State Street picked up on our earlier comments about lenders bearing the entire cost of compliance. It urged the Commission "to clarify in the final rule that the costs incurred by the RNSA to establish and operate the reporting system for securities lending transaction and related information should be equitably shared by borrowers and lenders, even if the actual reporting obligation remains single-sided."  


Longer Comment Periods, Please

The sheer volume of rule proposals issued by the SEC over the past year and a half, coupled with "serially short" comment periods, prompted a dozen securities industry groups to band together in a joint letter to petition the Commission to allow for sufficient time to respond meaningfully. The letter's authors cite the "roughly 3,570 pages and "roughly 2,260 individually identified questions" in fifteen open rule proposals issued in rapid succession. 
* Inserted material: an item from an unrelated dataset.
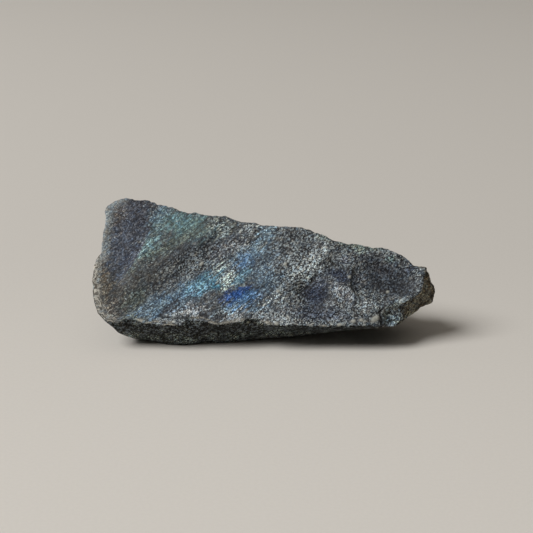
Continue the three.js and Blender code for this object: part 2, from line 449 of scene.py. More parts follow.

"Overlapping and serially short comment periods," the authors say, simply do not give the public "sufficient time for meaningful public input into individual proposals and more holistically on the Commission's rulemaking agenda and the possible interconnectedness of these proposals is vitally important and ultimately could have a significant impact on savers, investors, capital formation, and economic growth and job creation."


The joint letter urges the Commission to be mindful of the complexity of their rule proposals and their statutory responsibilities to solicit and consider public feedback and to tailor the lengths of comment periods accordingly. 




[1] In extending the rule 10c-1 proposal's comment period, the Commission also invited public comments on whether there would be any "effects of proposed Rule 13f-2 that the Commission should consider in connection with proposed Rule 10c-1."